Dia mengatakan, pergeseran metode korupsi ini berpengaruh terhadap keuntungan yang diperoleh si pelaku. Korupsi yang konvensional, kata Busyro, hanya memberikan keuntungan jangka pendek bagi pelakunya, seperti uang dalam jumlah tertentu. Sedangkan soft corruption yang dilakukan dalam bentuk kebijakan yang sah akan menghasilkan keuntungan jangka panjang bagi si pelaku. Keuntungan tersebut, katanya, cenderung berbentuk kepentingan yang tidak selalu berupa nominal uang.
"Model korupsi ini sudah lama menjadi perhatian. Salah satu karakteristik dari economic crime (kejahatan ekonomi) di mana dalam melakukan kejahatan, disiapkan dulu infrastrukturnya. UU MD3 yang menghasilkan praktek korupsi di kalangan DPR dinilai banyak kalangan sebagai kebijakan sejenis tersebut," tuturnya.
Menurut Busyro, pergeseran metode korupsi itu bisa terlihat dari beberapa kasus yang ditangani KPK. Pertama, kasus dugaan korupsi di Mahkamah Konstitusi yang menjerat mantan Ketua MK, Akil Mochtar. Dalam kasus ini, katanya, terlihat pola yang menunjukkan bahwa partai politik yang berafiliasi dengan Akil cenderung diuntungkan dalam penanganan perkara di MK.
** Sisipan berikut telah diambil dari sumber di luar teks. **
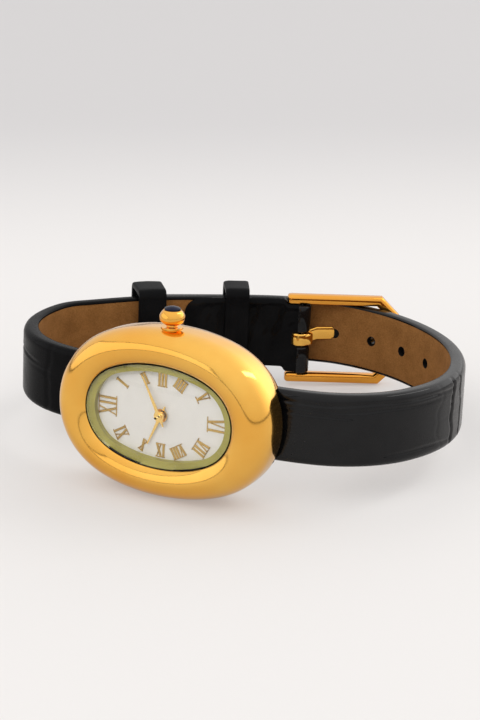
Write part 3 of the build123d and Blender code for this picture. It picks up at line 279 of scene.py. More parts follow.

"Partai diperankan bukan sebagai pranata politik untuk kepentingan rakyat, melainkan sebagai sarana korupsi," ucapnya.
Kedua, kasus dugaan korupsi yang melibatkan anggota Badan Anggaran DPR, salah satunya kasus mantan Bendahara Umum Partai Demokrat, Muhamamd Nazaruddin. Menurut Busyro, dalam kasus ini partai mengambil keuntungan atas proyek di kementerian atau lembaga yang menjadi mitra kerja komisi yang membidanginya.
Ketiga, kasus dugaan korupsi di Kementerian Pertanian yang melibatkan mantan Presiden Partai Keadilan Sejahtera, Luthfi Hasan Ishaaq. "Partai mengambil manfaat dari kebijakan yang diambil dari menteri yang menjadi kavlingnya," sambung Busyro.
Kebijakan bisa dipidana
Busyro menilai keliru pendapat sebagian kalangan, termasuk Presiden Susilo Bambang Yudhoyono yang mengatakan bahwa suatu kebijakan tidak bisa diadili. Presiden SBY saat jamuan makan malam dengan pemimpin redaksi dan wartawan senior beberapa waktu lalu menyebut kebijakan tidak bisa diadili. Namun, kata SBY, jika ada implementasi dari kebijakan itu yang menyimpang, dapat dipidanakan.
"Bak gayung disamput, atau bisa jadi memang diskenariokan, dalam acara Mata Najwa yang menampilkan Boediono juga sempat disinggung tentang skandal Bank Century," sambung Busyro.
Menurutnya, suatu kebijakan bisa diadili jika ditemukan penyalahgunaan wewenang di dalamnya. Contohnya, kasus dugaan korupsi proyek Hambalang. Dalam kasus itu, ada peningkatan anggaran proyek dari Rp 125 miliar menjadi Rp 2,4 triliun.
"Seolah-olah ingin membangun mercusuar di sektor olahraga, tetapi ternyata ada maksud lain di balik kebijakan itu," katanya.
Contoh lainnya, kasus penggelembungan dana bantuan sosial, baik di tingkat pusat maupun tingkat daerah menjelang pemilihan umum. Pemberian bantuan sosial, menurut Busyro, perlu diusut jika ada maksud koruptif di balik pengelolaannya.